The bowl of Hygeia is a modern emblem for pharmacy.
The goddess Hygeia was the daughter of Asklepios, the god of healing and medicine. (see: wand of Asclepius) Hygeia was often pictured holding a cup, (a kylix, or wine cup), with a snake coiled about her body or arm. The serpent is a symbol of resurrection; the cup, medicine. Hygeia's cup may have been an early inspiration for grail stories.
Many symbols have been used to represent the pharmacy profession over the years. Some are very recognizable, such as the mortar and pestle and the "Rx" sign. Others, like various alchemy symbols, the show globe, the green cross, the salamander and the "A" for apothecary (Apotheke), are perhaps somewhat less widely used.
But one clearly stands apart as the most widely recognized international symbol for the profession of pharmacy today — the Bowl of Hygeia. The Bowl of Hygeia has a storied history involving both Greek mythology and, some believe, Christianity. The Bowl of Hygeia, universally depicted as a serpent wrapped around a bowl, originated from Greek mythology.
The origin begins with the mythical all-powerful Zeus — the supreme ruler of Mount Olympus and of the Pantheon of gods who resided there. Zeus had a son named Apollo, another god with many roles, including those related to prophecy, music, light and medicine. Apollo, in turn, had a son named Aesculapius (pronounced Es-Kah-Lay-Pi-Us and sometimes spelled Asklepios) who became the Greek god of medicine and healing.
This is where the story gets interesting.
Zeus became afraid that Aesculapius would render all men immortal because of his healing power. Because of this fear, Zeus killed him with a thunderbolt. Mortals then built temples to honor Aesculapius. But soon, harmless serpents were found inside. These serpents initially appeared dead because they were rigid. However, when handled and dropped to the ground, they miraculously slithered away.
At that time the people believed the serpents were brought back to life by the healing powers of Aesculapius — ultimately the reason he became the symbol of healing.
Hygeia (pronounced Hi-jé-a), the daughter of Aesculapius, was the goddess of health. The word "hygiene" originates from Hygeia. She was responsible for maintaining the temples containing these serpents. Over time, she came to be depicted with a serpent around her arm and a bowl in her hand.
There are also several sources that indicate the symbol may have been used in Christianity. One legend links the Bowl of Hygeia to St.
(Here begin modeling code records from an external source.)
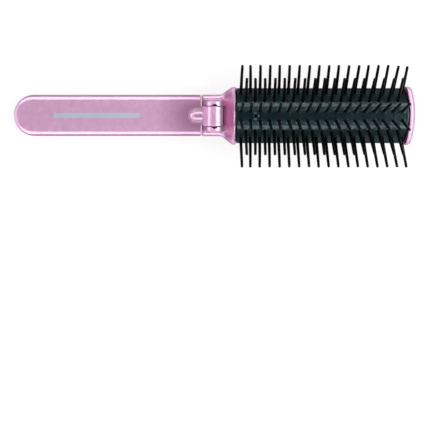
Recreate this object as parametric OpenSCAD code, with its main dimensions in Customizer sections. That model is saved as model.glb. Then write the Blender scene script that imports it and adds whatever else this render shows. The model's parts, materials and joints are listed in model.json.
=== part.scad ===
// Folding hairbrush with a mirror on its back.
// Millimetres. It lies unfolded on its back, bristles up along +Z, head tip towards +X.
// X is written from the hinge axis; placed() then centres the whole brush on the origin.

/* [Handle] */
// Hinge axis to the round end of the handle
handle_reach = 101.05; // [85:0.05:130]
// Handle width
handle_w = 20.6; // [18:0.1:24]
// Handle thickness, back to inner face
handle_t = 7.8; // [7:0.1:8.4]
// Height of the seam between the two handle shells
handle_seam_z = 3.2; // [2.8:0.1:4]
// Rounding of the handle's long edges, across
handle_round = 2.6; // [1.2:0.1:3]
// How far the handle's sides lean in from seam to shoulder
handle_draft = 0.7; // [0:0.05:0.9]
// Crown of the handle's inner face
handle_crown = 0.3; // [0.1:0.05:0.5]
// Wall of the handle shells
handle_wall = 1.7; // [1.2:0.1:2]
// Gap between the ends of handle and neck when unfolded
end_gap = 0.5; // [0.3:0.1:1]

/* [Hinge] */
// Height of the hinge axis above the back
pivot_z = 23; // [22.9:0.1:24]
// Radius of the trunnions on the link
trunnion_r = 1.6; // [1.2:0.05:2]
// Radial clearance of the trunnions in the ears
trunnion_clear = 0.06; // [0.02:0.01:0.1]
// Width of the link between the ears
link_w = 9.5; // [8:0.1:10]
// Side clearance between link and ear
link_clear = 0.15; // [0.1:0.05:0.3]
// Radius of the link's barrel about the axis
link_r = 4.2; // [3.6:0.1:4.4]
// Hinge axis to the link's face on the handle side
link_back = 5.7; // [5:0.1:5.7]
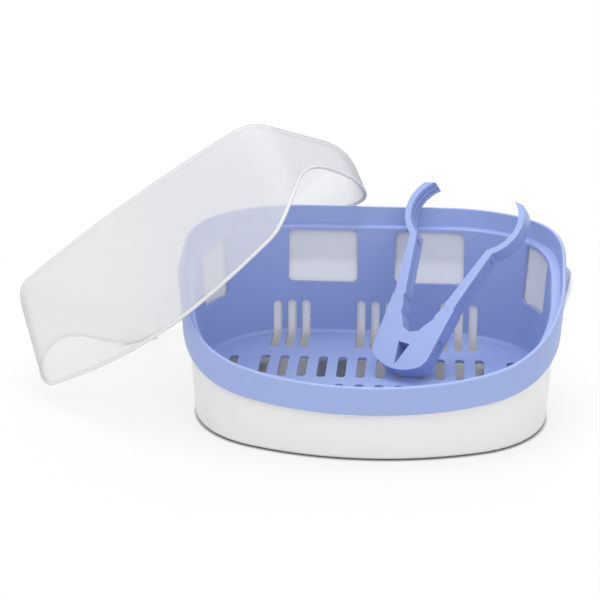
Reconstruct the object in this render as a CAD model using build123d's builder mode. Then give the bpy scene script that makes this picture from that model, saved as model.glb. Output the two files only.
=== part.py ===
from build123d import *
import math
import os

# Microwave bottle sterilizer: a white water tray, a blue bottle basket that hangs in it,
# a frosted hood that leans over one back corner, and a pair of tongs in the basket.
# Millimetres. +X is the width, +Y points to the back, +Z is up, and the origin is the
# middle of the foot.

# Plan of the tray: a straight back, round corners and a bowed front
foot_width = 270.0
foot_depth = 187.8
back_corner = 77.5
front_corner = 79.0
front_bow = 222.0
wall_lean = 0.06          # how far the walls spread for each millimetre of height

# Side profile: the same slanting curve for rim, ledge and lower edge of the band
rim_front = 58.7
rim_rise = 74.2
band_front = 36.9
band_rise = 51.2
rise_at_third = 0.44
rise_at_two_thirds = 0.94
front_slope = 0.26
profile_overhang = 10.0   # how far the curve runs past the foot at each end
profile_margin = 40.0     # how far the cutting blocks run past the curve

# Base
base_wall = 2.5
base_floor = 3.0
base_round = 3.0
base_inner_round = 3.0

# Basket
band_stand = 4.4          # how far the band stands out past the base's wall
band_wall = 2.5
rim_wall = 3.0
ledge_drop = 14.5
ledge_wall = 2.5
basket_gap = 0.7          # between the base's wall and the basket's inner wall
basket_wall = 2.5
basket_floor_top = 29.3
basket_floor_wall = 2.5
basket_inner_round = 3.0
seat_gap = 0.3
rim_outer_round = 1.3
rim_inner_round = 0.9
band_round = 0.8
ledge_round = 1.6

# Windows of the basket
window_width = 56.0
window_low = 71.5
window_high = 115.0
window_centre = 43.0
window_corner = 4.5
window_cut_front = 25.0   # how far the window cutter reaches before and behind the wall
window_cut_back = 9.0
corner_window_width = 35.0
corner_window_low = 68.0
corner_window_high = 118.0
corner_window_angle = 26.0
corner_cut_in = 12.0      # how far its cutter reaches inside and outside the wall's face
corner_cut_out = 1.3
corner_window_margin = 1.0  # between its slanting top edge and the ledge's underside

# Steam slots that run down the back wall and on into the floor
slot_width = 7.0
slot_pitch = 11.6
slot_group_pitch = 68.0
slot_top = 56.0
slot_floor_length = 34.0
slot_margin = 6.0         # from the slots' floor ends to the foot's back edge, with the length
slot_cut_back = 8.0

# Drain slots of the floor
drain_width = 7.0
drain_pitch = 15.3
drain_back_length = 43.0
drain_back_y = 34.5
drain_gap = 13.0
drain_back_count = 12
drain_front_count = 8
drain_front_length = 38.0
end_drain_x = 109.0
end_drain_length = 20.0
end_drain_back_y = 32.0

# Carrying wing on each end of the base
wing_low = 45.0
wing_high = 106.0
wing_reach = 18.5         # how far its edge stands out past the base's wall
wing_wall = 3.0
wing_start_angle = 2.0
wing_sweep = 40.0
wing_span = 62.0
wing_corner = 14.0
wing_lip_reach = 3.0      # the grip's edge turns up in a small lip
wing_lip_height = 9.0
wing_lip_edge = 1.0
wing_root_height = 5.0

# Tongs: one moulding, a hub with two arms that end in bottle jaws
tongs_thickness = 15.0
hub_bottom_radius = 34.0
hub_foot_half = 21.5
hub_corner = 3.0
hub_outline = ((24.4, 13.5), (25.6, 33.0), (26.4, 47.0), (27.6, 59.0))
hub_notch = ((18.2, 59.0), (14.9, 51.0), (14.2, 46.0), (9.2, 39.0), (7.0, 34.5), (0.0, 31.8))
hub_slot_width = 10.0
hub_slot_low = 3.0
hub_slot_high = 22.3
grip_width = 2.4
grip_depth = 1.2
grip_length = 20.0
arm_root_x = 22.5
arm_root_y = 62.0
arm_lean = 13.2
arm_length = 52.5
arm_root_width = 8.6
arm_end_width = 5.8
arm_gap = 0.4
arm_channel_depth = 1.3
arm_flange = 3.4
jaw_radius = 26.9
jaw_wall = 4.9
jaw_start = -59.0
jaw_sweep = 110.0
jaw_tip_slant = 14.0      # the tip is cut slanting, to a point on its inner side
jaw_groove_depth = 1.2
jaw_groove_width = 2.6

# Where the tongs stand: their foot on the basket's floor, leaning on the back rim
tongs_x = 17.1
tongs_before_back = 106.8
tongs_yaw = 28.0
tongs_slope = 46.65
tongs_twist = 3.7

# Hood: a frosted shell with a D-shaped rim cut on its own slanting curve
lid_width = 280.0
lid_back = 103.8          # rim to the back and to the front of the hood's own middle line
lid_front = 91.8
lid_back_corner = 87.4
lid_front_corner = 26.9
lid_front_bow = 900.0
lid_height = 166.1
lid_wall = 2.0
lid_rim_front = 50.3
lid_rim_rise = 97.0
lid_rim_pull_front = 1.55  # pulls of the rim's curve, as shares of its rise
lid_rim_pull_back = 0.33
lid_front_draft = 0.07
lid_back_draft = 0.01
lid_front_round = 6.0
lid_side_round = 16.0
lid_back_round = 28.0

# Where the hood leans: turned about its own axes, hooked over the back left corner
lid_x = -88.5
lid_before_back = 111.3
lid_lift = 8.15
lid_hook = 140.0          # from the hood's own origin to the end that hangs on the basket
lid_turn = (-39.2, -22.36, -34.89)

os.makedirs("parts", exist_ok=True)

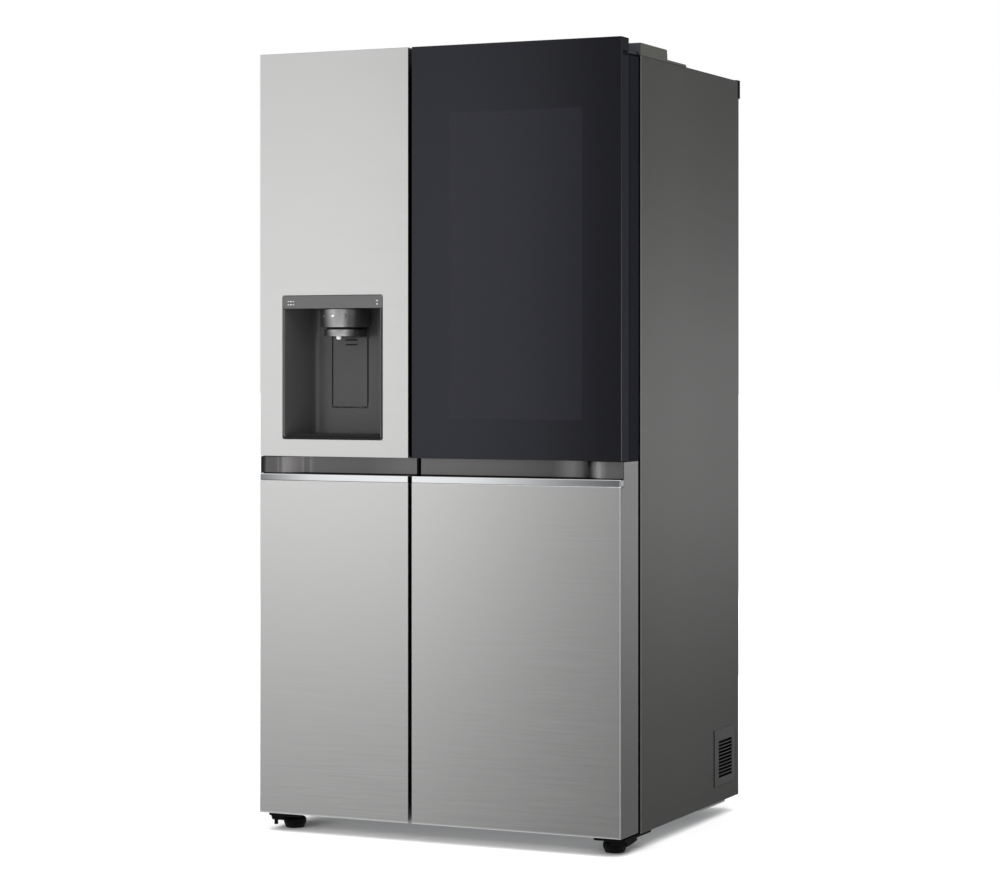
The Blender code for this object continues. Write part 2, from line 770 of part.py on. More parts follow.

John the Apostle, dating back to the 1st century A.D. The Bowl of Hygeia also is believed to have been used as a symbol for the apothecaries of Italy in 1222, since they used this emblem during the celebration of the 700th anniversary of the founding of the University of Padua in 1922.*
The Bowl of Hygeia has been associated directly with the pharmacy profession since 1796. In that year, the symbol was used on a coin minted for the Parisian Society of Pharmacy. Since then, the bowl has come to represent a medicinal potion, while the serpent is associated with healing. This idea of "healing through medicine" is the reason the pharmacy profession has adopted the Bowl of Hygeia symbol. To further solidify its place in history, the American Pharmacists Association (APhA) adopted the Bowl of Hygeia as its symbol to represent the pharmacy profession in 1964.